Dedicated to Defending Chiropractic
Whether you're a veteran DC or a first-trimester student, the name George McAndrews should be part and parcel of your professional vernacular, as familiar as the word chiropractic.
June, 2011, Vol. 11, Issue 06
Water, Water, Not Everywhere
By Rita Woods, LMT
A few years ago, I bought a book that dramatically changed my view of water – "You're Not Sick, You're Thirsty," by F. Batmangheldj, M.D. He has written several books related to water and human health.As a massage therapist, his work changed how I talk to clients about proper hydration and changed how I view the origin of pain and suffering within the human body.
Water is the universal solvent that regulates all the functions of the body. ALL functions in the body. Nothing happens without it and in a depleted or dehydrated state, parts of your body will actually begin to shut down as a way to conserve what little water it has. It begins with a cell, then the surrounding tissue, then organs and finally entire systems break down and can no longer function normally. Over time, and without adequate clean water, the body is unable to repair itself and the damage becomes permanent.
Dr. Batmangheldj goes so far as to propose the root of most of our health problems stems from chronic dehydration and reminds us that thirst is not an accurate indicator of hydration. Hypertension, diabetes, coronary heart disease, autoimmune diseases, migraines, cancer, obesity and osteoarthritis, are among the many conditions he explains using clearly defined physiological processes. Pain is a condition of particular interest to us as massage therapists. The book explains pain this way: when the acid-alkaline balance is off in the body, leaning toward an acidic environment, certain nerve endings are irritated.
This irritation alerts the brain about the chemical change and the conscious mind interprets this as pain. The water in the body is responsible for maintaining much of the acid alkaline balance by circulating things in and out of the cells. Water washes the acidity out of the cell and makes the cells interior alkaline. Without the water, our cells are doomed. Your brain is 85 percent water. Think about that. But wait, if you're dehydrated, you might not be able to think.
Clear, clean, uncontaminated water. We must have it to live, to ward off disease and enjoy a life without unnecessary pain and suffering. But we are wasting and destroying it quickly. By now you all know to turn off the water while brushing your teeth, fix leaky faucets, use low flow toilets and showers, replace worn out appliances with water saving and energy saving ones, use rain barrels to catch rain water for watering outdoor plants, etc....But that is not enough.

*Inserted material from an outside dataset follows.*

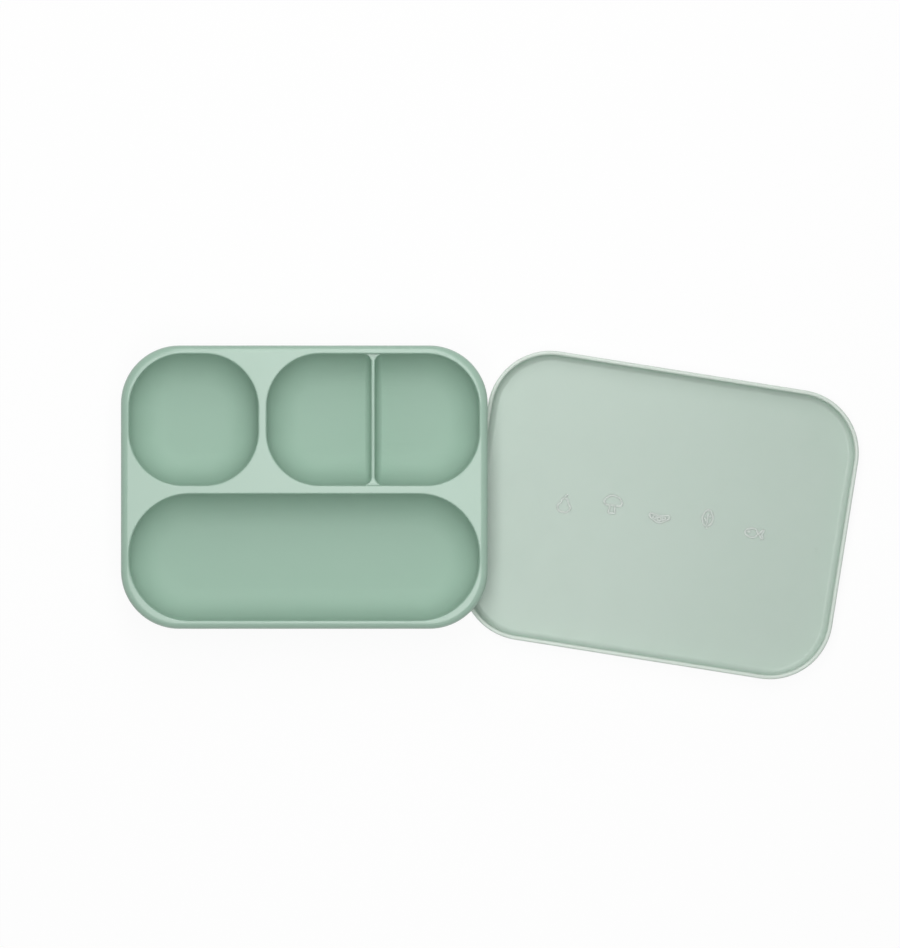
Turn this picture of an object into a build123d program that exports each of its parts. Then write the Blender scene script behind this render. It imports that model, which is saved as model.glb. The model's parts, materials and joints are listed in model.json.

It's estimated that only about 10 percent of the water we use is for household use. Most of that goes down the bathroom drain. The other 90 percent is hidden in the food we eat, the energy we use, the products we buy and the services we rely on. That 90 percent represents the real danger. Much of the water that returns to our lakes and streams is still contaminated with chemicals and radiation and much more. We make choices. It is our choices that will facilitate change – not government regulation (or lack thereof).
How badly do you really need that new t-shirt? Could you combine one more errand with that trip and save one more gallon of gas? Could you buy a smaller refrigerator? Could you speak up against exploration methods that are destroying your environment? Can you see how fracking could lead to disease?
Without clean water, we could die a slow, agonizing death from disease and pain. The insidious destruction of our lifestyle won't seem so important when the health of the world fails on a global scale. It's time for all of us to take a stand for the welfare of the world. That starts at home. Today, I'm going to skip the meat, leave my car dirty one more week and visit the thrift store. I want the children of tomorrow to have the option of being healthy.